ELLE/SHE. The mother permeates this exhibition like a constant presence. Not only as a biographical figure, but also as an emotional construct. In My Mother Laughs, Prelude, you read the opening pages of the book you wrote while she was ill. There is no dramatization. There is no distance. Your voice fills the room and transforms the writing into a physical act.
I then think of your insistence on writing and that phrase of yours: “If you want to make a film, you have to write.” Not as a preliminary step, but as a way of thinking. You invented your own way of doing things without an academy, constructing your own language.
Later, you said: “Now I’m alone, and it’s forever.” Not as a lament, but as an acknowledgement. The death of a mother leaves a loneliness that is not overcome, only reorganised.
I’m reminded now of Moyra Davey and her Hemlock Forest, in which she writes about the same experience of death, but from a different perspective, and once again I find you there. Writing as a form of mourning. And once again I recall Beatriz, who first introduced me to Moyra’s work, as if female genealogies were intertwining.
Your own space was precisely that: the one you invented. From very early on, your work was read and contemplated from contemporary art. October, Artforum, Laura Mulvey writing about you. Decades later, Sight and Sound placed Jeanne Dielman at the centre of the canon. Your work circulates between film, museums and galleries, belonging rightfully to all of them.
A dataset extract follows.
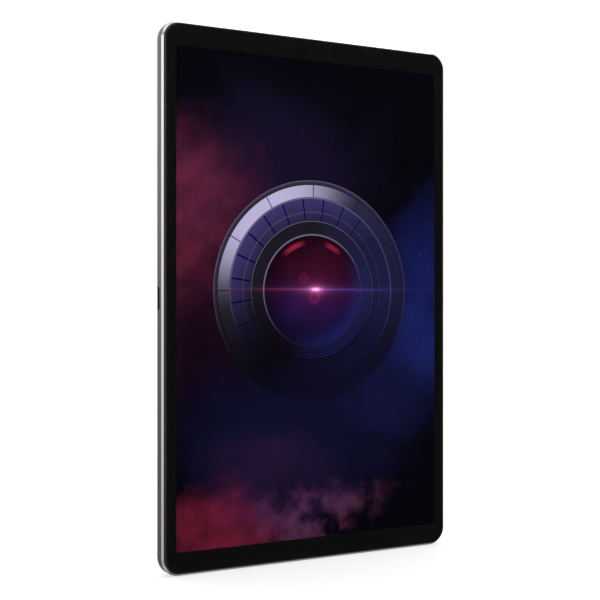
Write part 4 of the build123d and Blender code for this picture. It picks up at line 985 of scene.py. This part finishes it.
class TABLET_OT_card_tray(bpy.types.Operator):
    """Build the sliding card tray"""

    bl_idname = "tablet.card_tray"
    bl_label = "Card tray"

    def execute(self, context):
        low, high, middle = box_middle("card_tray")
        inner_x = high.x - TRAY_HEAD_THICK * MM
        half = (high.z - low.z) / 2

        def head_block(start, end, half_thick, half_long, radius=0.0):
            """Block across the head, between two distances from its inner side."""
            return block(Vector((start, KEY_Y - half_thick * MM, middle.z - half_long)),
                         Vector((end, KEY_Y + half_thick * MM, middle.z + half_long)), 0,
                         radius * MM, 12)

        def sled_block(start, end, front, back, half_long, radius):
            """Block in the sled, between two depths."""
            return block(Vector((start, front, middle.z - half_long * MM)),
                         Vector((end, back, middle.z + half_long * MM)), 1, radius * MM, 4)

        head = head_block(inner_x, high.x, TRAY_HEAD_HALF, half, TRAY_HEAD_HALF - HAIR)
        bevel(head, outline(head, 0, high.x), 0.12 * MM, 2)
        around = head_block(inner_x + 0.4 * MM, inner_x + 0.8 * MM, 1.2, half + MM)
        core = head_block(inner_x + 0.3 * MM, inner_x + 0.9 * MM, 0.8, half - 0.3 * MM, 0.79)
        eject_z = middle.z + half - EJECT_INSET * MM
        eject = rod(EJECT_RADIUS * MM, Vector((inner_x - MM, KEY_Y, eject_z)),
                    Vector((high.x + MM, KEY_Y, eject_z)), 32)
        head = carved(head, [carved(around, [core]), eject])

        front = FRONT_Y + SLED_DEPTH * MM
        sled = sled_block(low.x, inner_x + 0.05 * MM, front, front + SLED_THICK * MM, SLED_HALF, 0.5)
        card_end = inner_x - CARD_STOP * MM
        card_start = card_end - CARD_LENGTH * MM
        pocket = sled_block(card_start, card_end, front - MM, front + CARD_FLOOR * MM, CARD_HALF, 0.8)
        window = sled_block(card_start, card_end - CARD_WINDOW_STOP * MM, front - MM,
                            front + 2 * MM, CARD_WINDOW_HALF, 0.6)
        piece(head, "card_tray_head", "card_tray", ["card_tray"], "key_metal",
              [bpy.data.materials["key_metal"]], 0.02 * MM)
        piece(carved(sled, [pocket, window]), "card_tray_sled", "card_tray", [], "key_metal",
              [moulded("tray_plastic", (0.020, 0.020, 0.022), 0.42)], 0.04 * MM)
        return {"FINISHED"}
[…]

This letter is simply an excuse to spend some time with you; it doesn’t seek an impossible answer. It serves to remind me of my visit to your exhibition. What I felt. What resonated. It’s a way of remaining. From there, the encounter is neither biographical nor nostalgic. It’s a situated, embodied experience that compels us to think about how a form is created, displayed and experienced.
Looking forward to meeting you again.